Germany, another backer of the tax reform, hailed it as a “colossal step towards tax justice”, and France said it was “the most important tax agreement in a century”.
British finance minister Rishi Sunak, whose country holds the G7 presidency, said “the fact that 130 countries across the world, including all of the G20, are now on board, marks a further step in our mission to reform global tax”.
– ‘In everyone’s interest’ –
But EU low-tax countries Ireland and Hungary declined to sign up to the agreement reached in the OECD framework, the organisation said, highlighting lingering divisions on global taxation.
Both countries are part of a group of EU nations also including Luxembourg and Poland that have relied on low tax rates to attract multinationals and build their economies.
Ireland, the EU home to tech giants Facebook, Google and Apple, has a corporate tax rate of just 12.5 percent.
Irish Finance Minister Paschal Donohoe has warned that the new rules could see Ireland lose 20 percent of its corporate revenue.

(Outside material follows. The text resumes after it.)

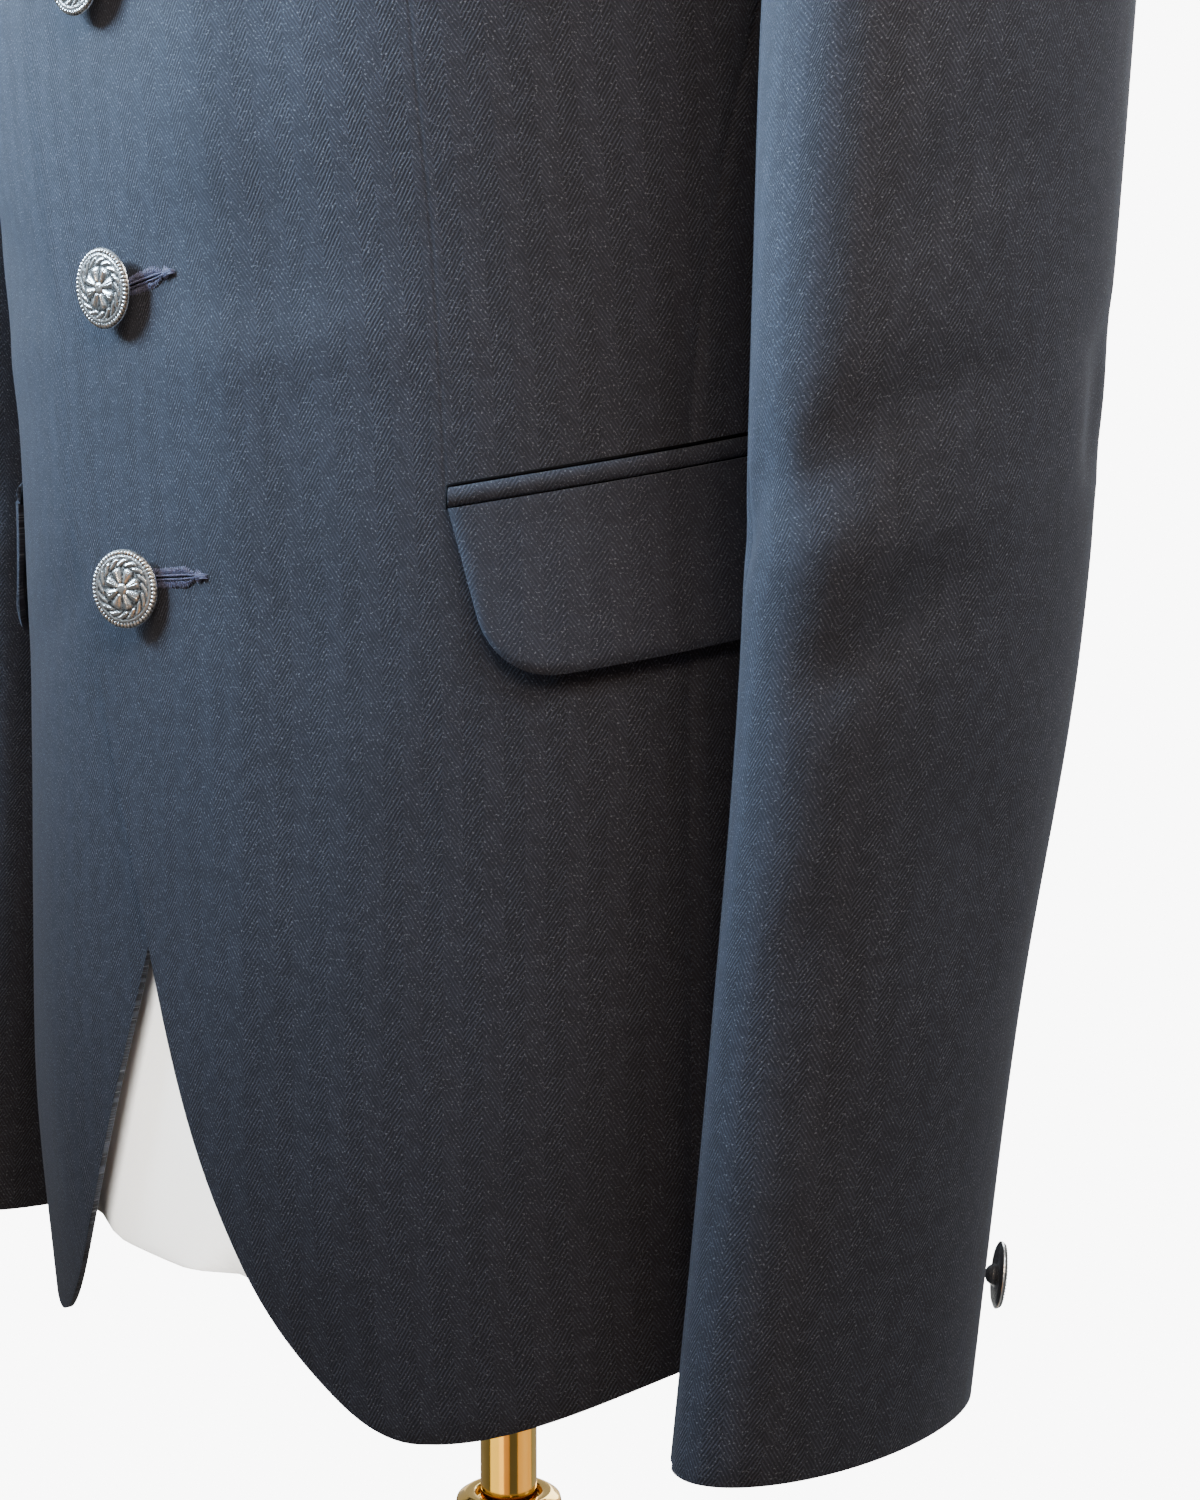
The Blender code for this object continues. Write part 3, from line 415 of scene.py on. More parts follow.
def neckline(start, end):
    """The collar's seam, between two turns."""
    turns = np.linspace(start, end, 60)
    middle = (NECKLINE_FRONT[0] + NECKLINE_BACK[0]) / 2
    half = (NECKLINE_BACK[0] - NECKLINE_FRONT[0]) / 2
    y = middle - half * np.cos(turns)
    share = (1 - np.cos(turns)) / 2
    z = NECKLINE_FRONT[1] + (NECKLINE_BACK[1] - NECKLINE_FRONT[1]) * share
    return chart_of(np.stack([NECKLINE_HALF_WIDTH * np.sin(turns), y, z], axis=-1))


def neck_side():
    """The neckline's chart point at the shoulder seam."""
    line = neckline(math.radians(60), math.radians(120))
    return np.array([math.pi / 2, np.interp(math.pi / 2, line[:, 0], line[:, 1])])


def shoulder_seam():
    """From the armhole's top to the neckline."""
    top = chart_of(armhole_points(np.array([math.pi / 2])))[0]
    return np.linspace([math.pi / 2, top[1]], neck_side(), 40)


def front_neckline():
    """The neckline from the front edge to the shoulder seam."""
    line = neckline(math.radians(-30), math.radians(110))
    points, _ = on_body(line)
    first = np.interp(-OVERLAP, points[:, 0], line[:, 0])
    turns = np.linspace(first, math.pi / 2, 40)
    return np.stack([turns, np.interp(turns, line[:, 0], line[:, 1])], axis=-1)


def back_neckline():
    """The neckline from the shoulder seam to the centre back."""
    line = neckline(math.radians(75), math.pi)
    turns = np.linspace(math.pi / 2, math.pi, 40)
    return np.stack([turns, np.interp(turns, line[:, 0], line[:, 1])], axis=-1)


def front_curve(start, end):
    """The cutaway between two shares of its curve, a cubic through its four handles."""
    share = np.linspace(start, end, 40)[:, None]
    a, b, c, d = (np.array(handle) for handle in FRONT_CURVE)
    rest = 1 - share
    line = rest**3 * a + 3 * rest**2 * share * b + 3 * rest * share**2 * c + share**3 * d
    return chart_at_x(line[:, 0], line[:, 1])


def front_edge(top_height):
    heights = np.linspace(FRONT_CURVE[0][1], top_height, 60)
    return chart_at_x(-OVERLAP, heights)


# How finely each piece is made here: cells of the part's own rails, each split this many times
FINE = 6
SHELL_BEVEL = 0.0006  # round of a cloth edge
FLAP_BEVEL = 0.0009  # and of the flap's, which is turned
JET_SEAM_OUT = 0.0004  # the dark cord of painted seam shade beside the jet lies this far outside it
JET_SEAM_TOP, JET_SEAM_FOOT = 0.0005, 0.0012  # and at these heights over the panel
JET_SEAM_RADIUS = 0.0006
SEAM_DIP = 0.0008  # how far the cloth sinks into a sewn seam
SEAM_DIP_WIDTH = 0.0022
LIFTED_TROUGH = 0.0006  # the deepest trough of the front that lies over the other one
SEAM_LAP = 0.0002  # a sewn edge runs this far into its neighbour
HEAD_GAP = SEAM_GAP + 0.0002  # from the armhole out to the sleeve's head
CUFF_SLANT_FROM, CUFF_SLANT_OVER = 0.80, 0.20  # shares of the sleeve's length
TUCK_REACH, TUCK_DEPTH = 0.004, 0.003  # the sleeve's turned edge, inside the armhole
UV_HEIGHTS = (0.70, 1.60)

# Weave, metres on the cloth
COLUMN = 0.0060  # one herringbone column, half of the repeat
STROKE_PITCH = 0.00117
STROKE_SLOPE = 1.55
STROKE_MEAN = 0.55  # a stroke's average, so that both leans look as dark from afar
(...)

On Thursday, Donohoe said Ireland still “broadly supports” the deal, but not the 15-percent tax floor.
“There is much to finalise before a comprehensive agreement is reached”, he said, adding that Ireland would “constructively engage” in further discussions.
Also expressing concerns is Switzerland — known for its banking secrecy laws — which said it would support the measures despite “major reservations” and that it hoped the interests of “small, innovative countries” be taken into account.
An agreement for the implementation of the plan is planned for October.
Nine of the 139 participants in the talks have so far not signed on to the agreement.
But China, whose position was being closely watched as it offers tax incentives to key sectors, endorsed the agreement.
“It is in everyone’s interest that we reach a final agreement among all Inclusive Framework Members as scheduled later this year,” said OECD Secretary General Mathias Cormann.
“This package does not eliminate tax competition, as it should not, but it does set multilaterally agreed limitations on it,” Cormann said, adding that “it also accommodates the various interests across the negotiating table, including those of small economies and developing jurisdictions”.
– ‘More equitable’ global economy –
Finance chiefs have characterised a minimum tax as necessary to stem competition between countries over who can offer multinationals the lowest rate.
For Biden, a global tax agreement will help maintain US competitiveness since he has proposed hiking domestic corporate taxes to pay for an infrastructure and jobs programme with a price tag of around $2 trillion.
Biden — whose tax plans face a potentially uphill battle in Congress — hailed an “important step in moving the global economy forward to be more equitable for workers and middle class families in the United States and around the world.”
He noted that those nations who signed up make up more than 90 percent of the world’s economy.
The OECD’s statement said the package “will provide much-needed support to governments needing to raise necessary revenues” to fix their budgets and invest in measures to back the post-Covid recovery.
Oxfam, a charity, meanwhile said that the deal fell short of a tax level needed to give poorer countries a sufficient share of additional tax revenue.
Calling the deal “skewed-to-the-rich and completely unfair”, Oxfam said that signatories had missed a “once-in-a-lifetime opportunity to build a profoundly more equal world”.